**Items from a data source**

++++++++

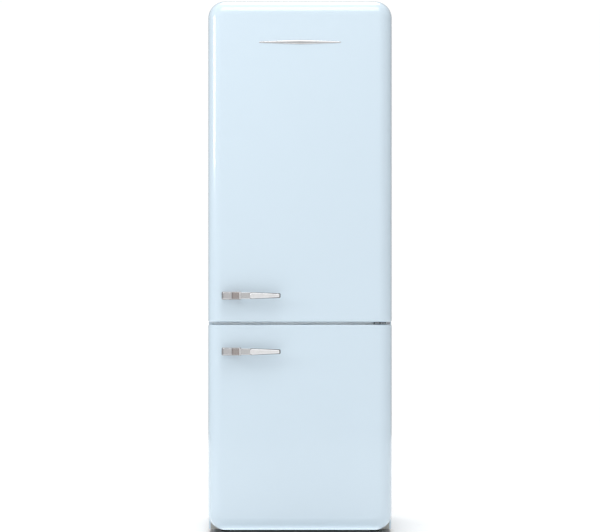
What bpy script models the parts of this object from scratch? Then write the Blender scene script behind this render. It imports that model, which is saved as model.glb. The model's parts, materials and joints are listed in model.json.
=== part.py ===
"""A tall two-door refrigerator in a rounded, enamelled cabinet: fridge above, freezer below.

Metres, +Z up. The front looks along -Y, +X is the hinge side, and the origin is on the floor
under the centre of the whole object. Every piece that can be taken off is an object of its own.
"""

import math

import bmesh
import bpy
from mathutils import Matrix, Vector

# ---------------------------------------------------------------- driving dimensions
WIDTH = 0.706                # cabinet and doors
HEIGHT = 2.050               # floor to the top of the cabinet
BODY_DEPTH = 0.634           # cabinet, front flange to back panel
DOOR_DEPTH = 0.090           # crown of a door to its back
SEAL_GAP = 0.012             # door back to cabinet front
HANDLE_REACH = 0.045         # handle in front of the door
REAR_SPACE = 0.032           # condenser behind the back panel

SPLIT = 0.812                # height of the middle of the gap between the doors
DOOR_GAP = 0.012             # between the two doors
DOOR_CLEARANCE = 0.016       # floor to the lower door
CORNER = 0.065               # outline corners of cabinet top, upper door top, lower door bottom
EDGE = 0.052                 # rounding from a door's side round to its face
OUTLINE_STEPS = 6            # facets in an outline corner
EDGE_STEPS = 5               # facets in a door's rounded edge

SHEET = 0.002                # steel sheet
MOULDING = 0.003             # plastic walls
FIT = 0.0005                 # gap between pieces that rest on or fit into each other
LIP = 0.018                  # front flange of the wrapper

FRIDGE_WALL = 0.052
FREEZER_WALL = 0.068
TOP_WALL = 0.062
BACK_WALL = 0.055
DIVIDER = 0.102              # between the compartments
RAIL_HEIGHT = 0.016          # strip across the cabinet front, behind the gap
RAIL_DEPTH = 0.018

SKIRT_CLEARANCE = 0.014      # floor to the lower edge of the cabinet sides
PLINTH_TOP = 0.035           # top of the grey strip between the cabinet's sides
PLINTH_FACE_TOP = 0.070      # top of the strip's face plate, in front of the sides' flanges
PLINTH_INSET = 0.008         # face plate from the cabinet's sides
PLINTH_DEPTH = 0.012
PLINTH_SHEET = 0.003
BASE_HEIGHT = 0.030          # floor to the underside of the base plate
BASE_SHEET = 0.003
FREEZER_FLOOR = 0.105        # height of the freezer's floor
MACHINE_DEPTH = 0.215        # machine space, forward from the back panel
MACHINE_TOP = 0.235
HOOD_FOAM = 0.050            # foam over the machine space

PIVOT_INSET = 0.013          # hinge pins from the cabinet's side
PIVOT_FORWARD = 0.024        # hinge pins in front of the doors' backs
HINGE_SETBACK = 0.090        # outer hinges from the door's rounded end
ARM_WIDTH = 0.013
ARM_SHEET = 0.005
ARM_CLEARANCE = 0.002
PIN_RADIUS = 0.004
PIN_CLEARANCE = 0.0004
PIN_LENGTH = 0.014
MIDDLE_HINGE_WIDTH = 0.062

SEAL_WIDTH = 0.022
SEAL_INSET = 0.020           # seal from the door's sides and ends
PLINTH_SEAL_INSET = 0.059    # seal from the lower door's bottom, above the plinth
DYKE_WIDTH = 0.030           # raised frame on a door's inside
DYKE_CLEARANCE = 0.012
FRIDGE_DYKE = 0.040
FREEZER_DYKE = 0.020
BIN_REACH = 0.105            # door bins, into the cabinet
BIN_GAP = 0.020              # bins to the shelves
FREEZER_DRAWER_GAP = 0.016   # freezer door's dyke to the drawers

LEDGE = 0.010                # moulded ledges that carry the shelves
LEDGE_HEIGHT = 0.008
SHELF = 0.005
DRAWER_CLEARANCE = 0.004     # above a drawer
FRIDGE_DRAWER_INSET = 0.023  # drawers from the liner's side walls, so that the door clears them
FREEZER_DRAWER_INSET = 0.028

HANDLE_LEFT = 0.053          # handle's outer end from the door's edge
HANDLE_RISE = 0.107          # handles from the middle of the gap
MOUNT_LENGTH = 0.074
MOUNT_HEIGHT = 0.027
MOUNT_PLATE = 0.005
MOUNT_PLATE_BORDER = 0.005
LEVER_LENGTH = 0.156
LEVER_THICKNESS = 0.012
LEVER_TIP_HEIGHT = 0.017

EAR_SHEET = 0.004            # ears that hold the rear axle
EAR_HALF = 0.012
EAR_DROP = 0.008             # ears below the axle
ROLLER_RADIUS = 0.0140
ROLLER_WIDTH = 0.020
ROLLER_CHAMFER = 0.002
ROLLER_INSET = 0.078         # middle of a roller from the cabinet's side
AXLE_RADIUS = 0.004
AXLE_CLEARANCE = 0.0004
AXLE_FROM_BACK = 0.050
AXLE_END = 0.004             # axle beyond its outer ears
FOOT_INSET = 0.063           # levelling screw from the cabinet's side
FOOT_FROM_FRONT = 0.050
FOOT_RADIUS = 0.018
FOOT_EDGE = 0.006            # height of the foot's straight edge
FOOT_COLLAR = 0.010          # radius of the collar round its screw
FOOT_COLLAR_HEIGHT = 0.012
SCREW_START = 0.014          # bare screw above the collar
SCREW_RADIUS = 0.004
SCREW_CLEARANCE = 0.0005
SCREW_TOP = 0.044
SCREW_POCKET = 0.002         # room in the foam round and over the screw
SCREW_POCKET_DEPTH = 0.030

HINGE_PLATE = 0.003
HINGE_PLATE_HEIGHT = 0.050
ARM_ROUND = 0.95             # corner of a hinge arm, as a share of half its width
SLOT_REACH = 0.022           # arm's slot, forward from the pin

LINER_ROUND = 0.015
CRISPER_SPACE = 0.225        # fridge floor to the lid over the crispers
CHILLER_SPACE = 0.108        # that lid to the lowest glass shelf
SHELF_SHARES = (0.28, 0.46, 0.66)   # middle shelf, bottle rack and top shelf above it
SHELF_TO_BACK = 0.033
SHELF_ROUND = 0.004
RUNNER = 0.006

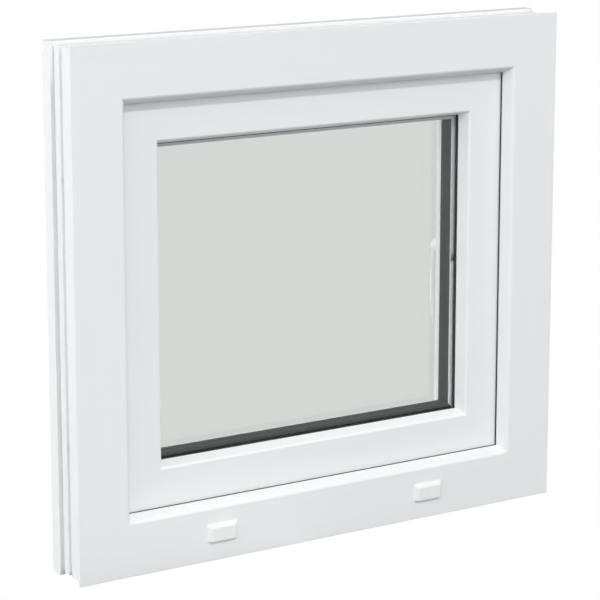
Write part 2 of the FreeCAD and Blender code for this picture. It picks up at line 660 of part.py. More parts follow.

++++++++

**WORK TO COMPLETE**
Look through the material above. Copy each line where the word "object" appears.

**TASK ANSWER**
What bpy script models the parts of this object from scratch? Then write the Blender scene script behind this render. It imports that model, which is saved as model.glb. The model's parts, materials and joints are listed in model.json.
under the centre of the whole object. Every piece that can be taken off is an object of its own.